The Harvard Chiapas Project was founded in 1957 under the aegis and with the cooperation of the Instituto Nacional Indingenista (National Indian Institute) directed by the late Dr. Alfonso Caso to describe the basic ethnography and to track and analyze the trends of change in Mayan communities of the Highlands of Chiapas (see Vogt 1990 for more details).
The advantages of this long-range anthropological project are evident in the penetrating and sophisticated accompanying articles by my former students and colleagues Frank Cancian, George A. Collier, and Gary H. Gossen, Ronald Nigh, Duncan Earle and Peter Brown are "academic grandsons" by virtue of having studied with Collier, Gossen and Canacian respectively.
We are also fortunate enough to have the profound analysis of James D. Nations. Since my younger colleagues have so expertly covered the economic and political ground, I shall focus my comments on the ritual and supernatural aspects of this 1994 Mayan rebellion.
The Mayas, with a population of over 5 million, are the second largest indigenous population in the western hemisphere, next only to the 10 million Quechua-speaking descendants of the Inca in the Andes. The 1994 rebellion in Chiapas is not the first; indeed, there have been five major Maya rebellions - two in Chiapas, two in Yucatan, and one in Guatemala - as well as many minor ones during the tumultuous centuries since Spanish Conquest.
All of the previous rebellions have been characterized by important supernatural and/or sacred aspects. For example, during the Caste War of Yucatan (1847-1901), during which the Mayas almost succeeded in conquering Merida, the rebels discovered a talking cross in a cenote in eastern Quintana Roo. This cross provided proclamations from Dios urging the Mayas to attack the Whites and became the focus of an influential cult. The Chamula War of Santa Rosa (also called the Cuzcat Rebellion) of 1867-70 was triggered when a Chamula girl, Augustina Gomes Checheb, herding sheep saw three stones fall from the sky. Pedro Diaz Cuzcat, the Chamula official sent to investigate, took the stones home with him and put them in a box. The stones soon began to talk, and Cuzcat convinced arriving Indian pilgrims that Augustina had given birth to them and was therefore "the Mother of God". During this rebellion the Chamulas came closer to taking over San Cristobal Las Casas, the major city in the Chiapas Highlands (Bricker 1981).
What about the present Zapatista movement? For a time, I wondered why the eloquent leader, Marcos, was only a sub-comandante. Who was the comandante? Could it perhaps be Dios or the Ancient Maya Sun God? But it was finally disclosed that Marcos is subordinate to the Clandestine Indigenous Revolutionary Committee composed of leaders from the various Mayan groups in Chiapas.

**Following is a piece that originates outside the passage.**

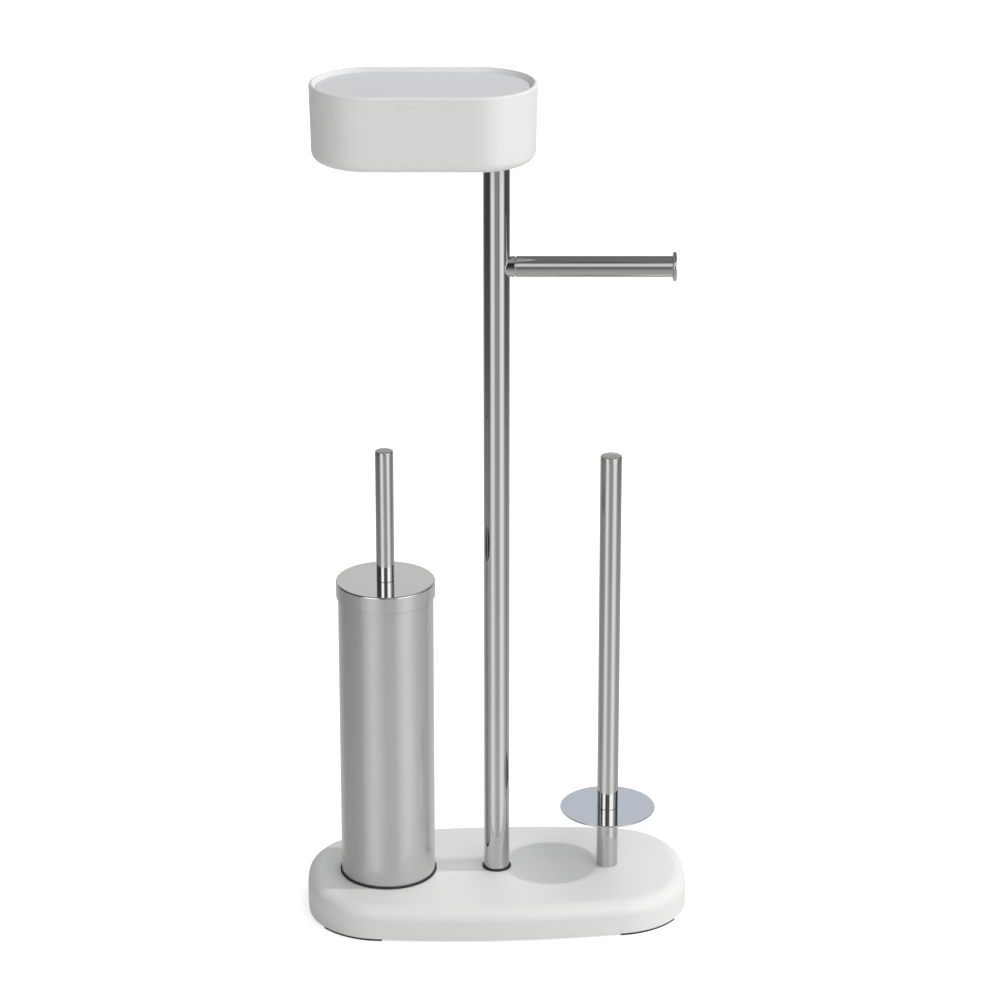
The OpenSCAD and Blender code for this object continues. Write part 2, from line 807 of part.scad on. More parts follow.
// The four corners of one tuft's tip, in the order of its root's face
function tip(row, i) =
    let (share = row_share(row))
    let (r = bristle_d / 2 - bristle_round * share ^ 2)
    let (z = head_z + row_pitch * row + tuft_t / 2 + bristle_splay * share ^ 3)
    let (half = tuft_tip_t / 2)
    let (swing = atan2(half, r))
    let (a = column_angle * (i + 0.5))
    [polar(r, a - swing, z - half), polar(r, a + swing, z - half),
        polar(r, a + swing, z + half), polar(r, a - swing, z + half)];

module bristles()
    color("White") at_holder() {
        cells = [for (k = [0:levels - 2]) for (i = [0:columns - 1]) [k, i]];
        grown = [for (c = cells) if (has_tuft(c[0], c[1])) c];
        bare = [for (c = cells) if (!has_tuft(c[0], c[1])) c];
        outer = [for (k = [0:levels - 1]) for (i = [0:columns - 1])
            polar(sleeve_r, column_angle * i, level_z(k))];
        inner = [for (k = [0, levels - 1]) for (i = [0:columns - 1])
            polar(sleeve_bore_r, column_angle * i, level_z(k))];
        tips = [for (c = grown) for (p = tip((c[0] - 1) / 2, c[1])) p];
        inner_0 = len(outer);
        tips_0 = inner_0 + len(inner);
        last = (levels - 1) * columns;
        polyhedron(
            concat(outer, inner, tips),
            [for (f = concat(
                [for (c = bare) cell(c[0], c[1])],
                [for (g = [0:len(grown) - 1])
                    let (root = cell(grown[g][0], grown[g][1]))
                    let (end = [for (v = [0:3]) tips_0 + 4 * g + v])
                    for (quad = concat([end], [for (v = [0:3])
                        let (w = (v + 1) % 4)
                        [root[v], root[w], end[w], end[v]]])) quad],
                [for (i = [0:columns - 1]) let (j = (i + 1) % columns)
                    [inner_0 + j, inner_0 + i, inner_0 + columns + i, inner_0 + columns + j]],
                [for (i = [0:columns - 1]) let (j = (i + 1) % columns)
                    [j, i, inner_0 + i, inner_0 + j]],
                [for (i = [0:columns - 1]) let (j = (i + 1) % columns)
                    [last + i, last + j, inner_0 + columns + j, inner_0 + columns + i]]))
                for (half = [[f[2], f[1], f[0]], [f[3], f[2], f[0]]]) half]);
    }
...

Then I wondered if perhaps there existed a small chapel in the Lacandon rain forest which contained an image of a new santo (saint) in the form of Emiliano Zapata called San Emiliano. However, no evidence emerged.
Perhaps the fact that the negotiations between the Mexican government and the masked rebels took place in the Cathedral of San Cristobal Las Casas and that the mediator was the Bishop Samuel Ruiz Garcia provided the sacred, supernatural aspects for this 1994 Maya rebellion.
Then, after some weeks more bits of evidence on the rituals of the Zapatistas emerged. In an interview to the press on March 18 the mayor Mario of the EZLN described how this Zapatista Army of National Liberation was founded on November 16, 1983 by fife idealists from northern Mexico. The revered leader of the five was later killed in a training accident. Since the leader was left-handed, the Zapatistas now salute the Mexican flag with their left hand (in memory of their fallen leader), a ritual act that was misunderstood, and considered an insult, as the rebel leaders came into the Cathedral in San Cristobal Las Casas.
More importantly, in mid-March shamans representing the five Mayan groups in Chiapas - Tzotzil, Tzeltal, Tojolbal, Chol, and Mam - arrived at the Classic Maya site of Palenque. The shamans climbed the steps of the Temple of the Inscriptions in which Lord Pacal was entombed in A.D. 683 and set up a sacred shrine with multi-colored candles, copal incense, and wild plants. While copal burned in the large censer, symbolizing "the heart of heaven and heart of earth", and the candles flickered, the shamans prayed to Lord Pacal for peace in Chiapas. They then announced that the Fifth Sun (in Mesoamerican time) characterized by hunger and disease had ended and that the Sixth Sun had begun - an era of the dawning of hope and unity for the Pueblos Indígenas (the indigenous peoples)!
Further, the last elderly member of the original Zapatista army was recently interviewed by the press in Mexico. He declared that Zapatista did not die when he was shot by the Mexican army in 1919 but had gone off to the East and would return - shades of Quetzalcoatl! Perhaps, Ron Nigh is prophetic, in more ways than one, when he entitles his article "Zapata Rose in 1994".